Q: What are your primary objectives for the property, and how did you come up with your ideas/goals?

A: Solana Ranch started with my father some 60 years ago when he bought a very rough looking ranch in 1950 and immediately went into a 7 year drought. The Ranch was primarily a cedar break and it took years of clearing, years of planning to improve grasses and water that was on the ranch which was substantial. We still to this day have the same goals once again, that is to operate and maintain one of the finest working ranches in Central Texas.

Q: What conservation practices or tools have been most beneficial and what objective did the practice help accomplish?

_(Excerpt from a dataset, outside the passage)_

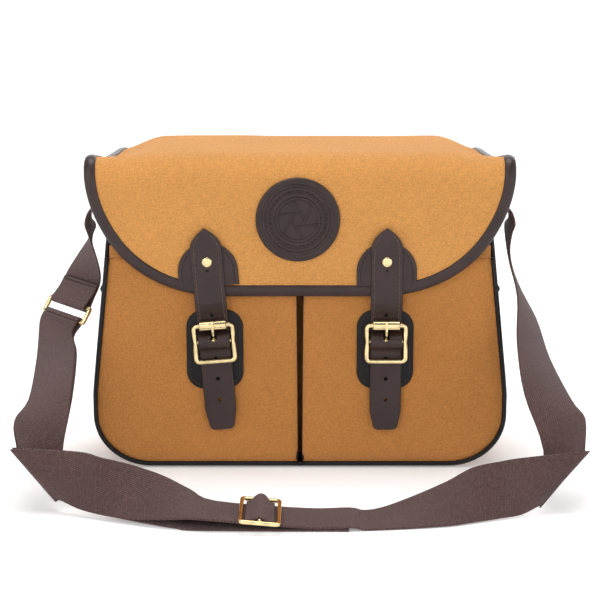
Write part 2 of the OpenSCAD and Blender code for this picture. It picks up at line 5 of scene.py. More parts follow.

A: The most beneficial program has been the Environmental Quality Initiative Program (EQIP). The purpose of this program is for break control, cedar clearing, improved water quality and plant health & vigor overall. We have used this program in cooperation with NRCS for several years. This program worked well obviously for both parties with incentives given by NRCS which put us in a position to achieve some of the necessary improvements that the program provides. We have also been instrumental, with the assistance of the NRCS and Texas Forestry Services, doing controlled burns. Controlled burns have been a blessing to us and we have accomplished burning off selected sections of brush, undergrowth, and cactus in larger acreage that would have been costly to us otherwise. The burning policy is gaining popularity especially down in south Texas and there is good reason why … it does work. We also use other programs to improve our water flow & quality and our spring flow through our 18 natural springs on the property that feed our creeks, the Salado; the Rumseys north & south; and the Buttermilk. Water is an important issue to us and these water practices have paid off with dividends.

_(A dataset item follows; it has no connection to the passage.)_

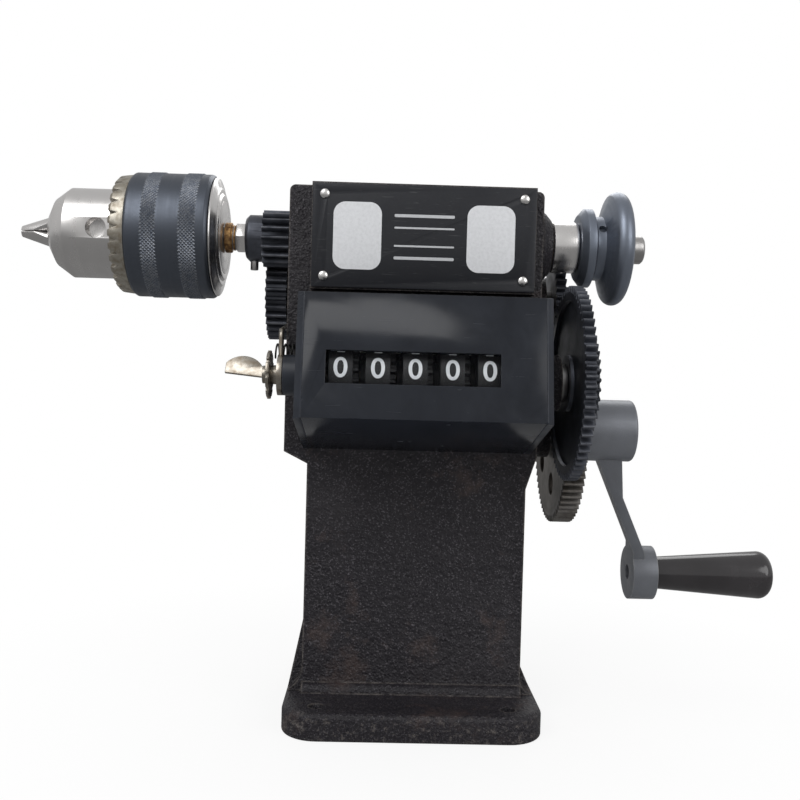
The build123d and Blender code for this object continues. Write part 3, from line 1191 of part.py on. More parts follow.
with BuildPart() as feeler_lever:
    ring(WHEELS, LEVER_EYE_X, LEVER_EYE_X + LEVER_EYE_WIDTH, COLLAR_R, RESET_HUB_R + RUNNING)
    with BuildLine() as wire_path:
        FilletPolyline(
            (LEVER_X, WHEELS[0], WHEELS[1] + COLLAR_R - 1.5),
            (LEVER_X, WHEELS[0], WHEELS[1] + LEVER_RISE),
            (LEVER_SIDE_X, WHEELS[0] + LEVER_STEP_Y, WHEELS[1] + LEVER_RISE + 1.0),
            (LEVER_SIDE_X, LEVER_TIP_Y, LEVER_TIP_Z),
            radius=2.5,
        )
    with BuildSketch(Plane(origin=wire_path.line @ 0, z_dir=wire_path.line % 0)) as wire_section:
        Circle(LEVER_WIRE_R)
    sweep(wire_section.sketch, path=wire_path.line)
finish_piece(feeler_lever, "feeler_lever")
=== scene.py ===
"""Looks of a hand-cranked wire coil winding machine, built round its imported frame."""

import json
import math

import bmesh
import bpy
from mathutils import Matrix, Vector


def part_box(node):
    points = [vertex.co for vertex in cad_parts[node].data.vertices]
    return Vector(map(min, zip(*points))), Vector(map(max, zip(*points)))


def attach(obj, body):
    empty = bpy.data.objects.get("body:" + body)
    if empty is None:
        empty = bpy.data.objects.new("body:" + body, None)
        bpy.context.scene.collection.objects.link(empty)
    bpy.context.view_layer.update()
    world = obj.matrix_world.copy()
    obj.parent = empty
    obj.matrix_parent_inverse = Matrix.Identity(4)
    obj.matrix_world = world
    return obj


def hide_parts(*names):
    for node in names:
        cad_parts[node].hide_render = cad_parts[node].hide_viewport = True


bl_info = {
    "name": "Coil winding machine finishes",
    "version": (1, 0, 0),
    "blender": (4, 5, 0),
    "location": "3D View > Sidebar > Coil Winder",
    "description": "Surface finishes and fine pieces of a hand-cranked coil winding machine",
    "category": "Object",
}

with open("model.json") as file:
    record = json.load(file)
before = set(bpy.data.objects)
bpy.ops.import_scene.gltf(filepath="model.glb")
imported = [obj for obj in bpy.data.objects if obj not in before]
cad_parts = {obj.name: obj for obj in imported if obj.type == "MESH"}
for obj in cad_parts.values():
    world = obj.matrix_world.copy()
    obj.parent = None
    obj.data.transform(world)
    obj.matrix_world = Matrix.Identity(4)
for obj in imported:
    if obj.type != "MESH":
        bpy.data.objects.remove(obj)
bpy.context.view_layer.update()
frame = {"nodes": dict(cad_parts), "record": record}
RECORD = frame["record"]
BODY_OF = {node: body for body, nodes in RECORD["behaviour"]["bodies"].items() for node in nodes}
MM = 0.001


def middle(node):
    """Middle of a CAD node's box."""
    low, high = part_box(node)
    return (low + high) / 2


SPINDLE = middle("spindle")
LAYSHAFT = middle("layshaft")
INTERMEDIATE = middle("intermediate_stud")
CRANK = middle("crank_shaft")
GRIP = middle("handle_grip")
WHEELS = middle("reset_shaft")
WHEEL_NODES = [f"number_wheel_{number}" for number in range(1, 6)]
WHEEL_RADIUS = (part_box("number_wheel_1")[1].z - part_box("number_wheel_1")[0].z) / 2
WHEEL_FACE_WIDTH = 7.4 * MM
BASE_TOP = 9 * MM
WHEEL_HUB = 1.7 * MM  # the hub that stands out of a wheel's left side
THREAD_RADIUS = 4.1 * MM
THREAD_PITCH = 0.9 * MM
KNURL_BANDS = (("front", 6.3 * MM, 11.1 * MM), ("back", 18.9 * MM, 24.5 * MM))  # from the sleeve's front
FACE_LEAN = math.radians(11.22)  # the counter's front face leans back by this
FLAT_BELOW = math.radians(0.4)  # faces that turn less than this are made one
EASED_ABOVE = math.radians(28)  # edges that turn more than this are eased
SMOOTH_BELOW = math.radians(32)  # edges that turn less than this are shaded smooth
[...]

Q: What advice do you have for landowners thinking about conservation, and do you have any overall tips for being successful or avoiding mistakes?

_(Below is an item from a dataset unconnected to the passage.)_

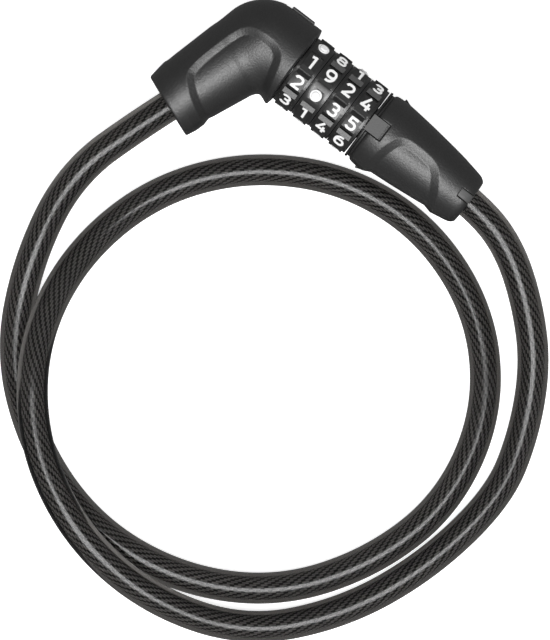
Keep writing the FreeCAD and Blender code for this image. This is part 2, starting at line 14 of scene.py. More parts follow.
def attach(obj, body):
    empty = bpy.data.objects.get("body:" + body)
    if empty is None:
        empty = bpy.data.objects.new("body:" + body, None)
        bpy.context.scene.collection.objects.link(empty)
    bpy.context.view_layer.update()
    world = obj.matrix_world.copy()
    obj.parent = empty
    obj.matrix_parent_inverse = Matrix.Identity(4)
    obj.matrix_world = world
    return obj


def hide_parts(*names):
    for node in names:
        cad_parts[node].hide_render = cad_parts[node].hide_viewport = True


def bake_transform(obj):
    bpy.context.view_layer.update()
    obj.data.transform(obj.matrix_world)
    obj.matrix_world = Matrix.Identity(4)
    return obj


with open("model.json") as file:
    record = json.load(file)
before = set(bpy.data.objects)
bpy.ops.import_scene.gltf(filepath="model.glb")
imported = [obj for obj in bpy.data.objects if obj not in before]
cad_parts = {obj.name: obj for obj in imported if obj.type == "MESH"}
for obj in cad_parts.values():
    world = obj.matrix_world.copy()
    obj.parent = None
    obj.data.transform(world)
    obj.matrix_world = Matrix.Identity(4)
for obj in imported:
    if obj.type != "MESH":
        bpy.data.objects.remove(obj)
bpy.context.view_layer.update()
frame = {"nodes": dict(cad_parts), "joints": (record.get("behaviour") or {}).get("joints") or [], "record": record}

MM = 0.001                     # one millimetre in metres
nodes = frame["nodes"]
joints = {joint["name"]: joint for joint in frame["joints"]}

# The elbow's corner on the lock axis: the first dial stands this far from it.
FIRST_DIAL_X = 18.6
dial_place = Vector(joints["dial_1_turn"]["pos_m"])
CORNER = dial_place - Vector((FIRST_DIAL_X * MM, 0, 0))
LEG_ANGLE = math.radians(111.0)
LEG_DIRECTION = Vector((math.cos(LEG_ANGLE), -math.sin(LEG_ANGLE), 0))

# The end ring's index tab: half its width, and how far from the lock axis it begins.
TAB_HALF_WIDTH = 3.6
TAB_FROM_R = 12.0


# ---- Material helpers ----

class Graph:
    """A short way to write a node tree."""

    def __init__(self, tree):
        self.tree = tree

    def add(self, kind, settings=None, **inputs):
        node = self.tree.nodes.new(kind)
        for name, value in (settings or {}).items():
            setattr(node, name, value)
        for name, value in inputs.items():
            key = int(name[1:]) if name[0] == "_" and name[1:].isdigit() else name.replace("_", " ")
            self.set(node.inputs[key], value)
        return node

    def set(self, socket, value):
        if isinstance(value, bpy.types.NodeSocket):
            self.tree.links.new(value, socket)
        else:
            socket.default_value = value

    def math(self, operation, a, b=0.0, clamp=False):
        node = self.add("ShaderNodeMath", {"operation": operation, "use_clamp": clamp}, _0=a, _1=b)
        return node.outputs[0]

    def mix(self, share, low, high):
        node = self.add("ShaderNodeMix", {"data_type": "RGBA"})
        self.set(node.inputs[0], share)
        self.set(node.inputs[6], low)
        self.set(node.inputs[7], high)
        return node.outputs[2]


def grey(level, warm=0.0):
    return (level * (1 + warm), level, level * (1 - warm), 1.0)


def new_material(name, **principled):
    material = bpy.data.materials.new(name)
    material.use_nodes = True
    graph = Graph(material.node_tree)
    shader = material.node_tree.nodes["Principled BSDF"]
    for key, value in principled.items():
        shader.inputs[key.replace("_", " ")].default_value = value
    return material, graph, shader


def add_bump(graph, shader, height, distance, strength):
    bump = graph.add("ShaderNodeBump", Strength=strength, Distance=distance, Height=height)
    graph.set(shader.inputs["Normal"], bump.outputs[0])


def moulded_plastic(name, level, roughness, grain_size, grain_depth):
    """Moulded plastic with a fine spark-eroded grain and slight unevenness of gloss."""
    material, graph, shader = new_material(name, Specular_IOR_Level=0.8)
    place = graph.add("ShaderNodeNewGeometry").outputs["Position"]
    grain = graph.add("ShaderNodeTexNoise", Vector=place, Scale=1 / grain_size, Detail=3.0, Roughness=0.6)
    cloud = graph.add("ShaderNodeTexNoise", Vector=place, Scale=140.0, Detail=2.0)
    share = graph.math("MULTIPLY", grain.outputs[0], 0.75)
    share = graph.math("ADD", share, graph.math("MULTIPLY", cloud.outputs[0], 0.25))
    graph.set(shader.inputs["Base Color"], graph.mix(share, grey(level * 0.72), grey(level * 1.3)))
    spread = graph.math("MULTIPLY", graph.math("SUBTRACT", grain.outputs[0], 0.5), 0.22)
    graph.set(shader.inputs["Roughness"], graph.math("ADD", spread, roughness, clamp=True))
    add_bump(graph, shader, grain.outputs[0], grain_depth, 0.8)
    return material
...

A: It is impossible to avoid making mistakes in this complex business. You are at the mercy of a moving market. You are at the mercy of Mother Nature. You are at the mercy of things you cannot control. You have to have a plan in place and loyal employees that are on the same page of what your intentions and overall goals are going to be. With every project or undertaking, we first focus on the problem. We, then, plan every detail before we act or execute. At this point, we evaluate the outcome and hopefully, with that plan, we were correct. In some cases, we are not correct and we have to adjust. You definitely have to have the proper people with you who understand what the overall goal is and are willing to sign on and take responsibility. Conservation should be number one in this day and time especially as it concerns water & water quality. We have an abundant amount of water on the Solana Ranch, but it didn't just happen; it took a lot of hard, hard labor to clear out the waterways and keep these areas maintained and the quality of water flowing. In this part of Central Texas, we have a history that goes back 30,000 years of drought, flood, drought, flood… and it is very difficult to forecast especially if you do not have a plan or anticipate disaster before Mother Nature throws her next curve. It's always important to remember that if you take care of the land - the land will take care of you and the generations that follow.